Sam Metz and Baba Ahmed, The Associated Press
Pinks
Norway is dealing with an onslaught of pink salmon, a Pacific Ocean species introduced to their waters by way of an ill-fated Soviet hatchery program launched in 1956 that upon its failure decades later managed to flood pink salmon and crowd out the Atlantic salmon that long defined the Norwegian palate. The number of that native species is down 50 percent, making the issue serious enough to warrant government programs designed to kill the pink salmon off. In 2021, Norway killed 111,803 pink salmon in traps, and in 2023, the Norwegian Environment Agency put $5 million toward knocking off the species, placing barriers in 13 rivers. The real issue? Norway’s fish-farming industry (highly lucrative) and fossil fuel industry (the reason they’re basically cold, socialist Saudi Arabia) are key contributors to the rise of the pink salmon.
Follows
A new study from Pew looked at who 664 respondents followed on TikTok, turning up 227,946 different accounts that were followed by the survey group. Of these, 46 percent were “mid-tier” creators with between 5,000 and 1 million followers, 38 percent were smaller accounts, and just 6 percent were mega-influencers with over 1 million followers. Overall, 59 percent post about pop culture, 37 percent post viral music and dance performances, 36 percent are in humor or comedy, and 32 percent do stories, vlogs and personal updates. Overall, users aged 18 to 34 followed about three times as many accounts as those aged 50 and up, and what’s especially remarkable — and speaks to the fractured nature of the attention on the platform — is that of those 227,946 accounts, only 5 percent were followed by five or more of the users in the study, demonstrating that colossal, viral fame is harder to wrangle on the heavily personalized TikTok algorithm while niche-based, fandom-oriented popularity is far more common.

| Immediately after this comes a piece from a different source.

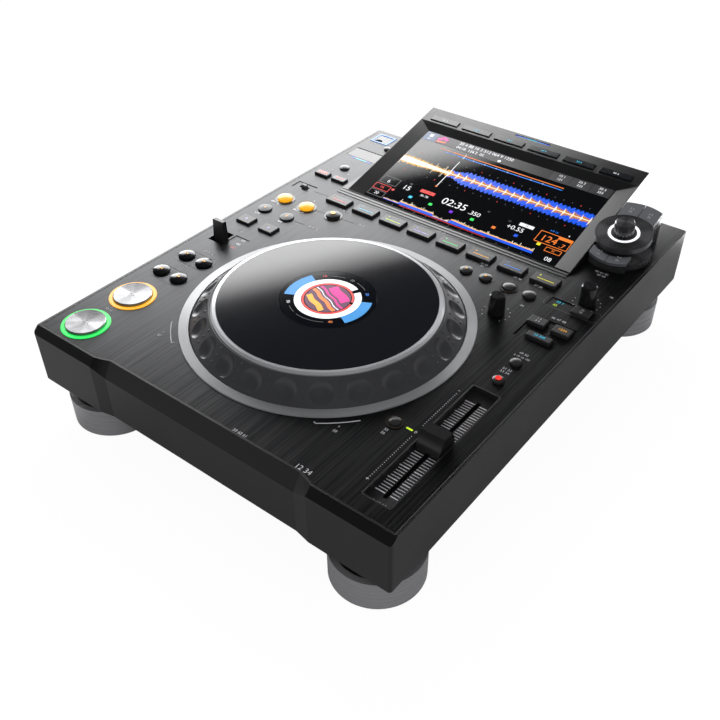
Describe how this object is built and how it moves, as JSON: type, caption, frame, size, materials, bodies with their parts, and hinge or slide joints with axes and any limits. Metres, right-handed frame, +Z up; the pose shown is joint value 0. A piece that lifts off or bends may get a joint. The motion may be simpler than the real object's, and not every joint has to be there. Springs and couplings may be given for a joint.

Regina Widjaya, Samuel Bestvater and Aaron Smith, Pew Research Center
Challengers
The war between pickleball and tennis continues to simmer, as the upstart sport contends with the establishment over court space and the pace of play. While pickleball is absolutely a rocket ship these days — the Sports and Fitness Industry Association reported a 223.5 percent increase in popularity over the past three years and over 10 million people playing in the past 12 months across 65,000 courts — tennis isn’t some lumbering, boring incumbent. Indeed, tennis is having a pop culture moment of its own, with 24.5 million players this year and the US Tennis Association aiming for 35 million players by 2035. However, the shift is clear, with 10 percent of tennis courts repurposed for pickleball, according to the USTA. The tennis powers that be also believe they have a pickleball counter: Red Ball Tennis, which is its attempt to appeal to the more low-key, running-minimal, recreationally-inclined fans of pickleball, which it’s hoping to grow from its current fandom of 20,000 players at 500 venues.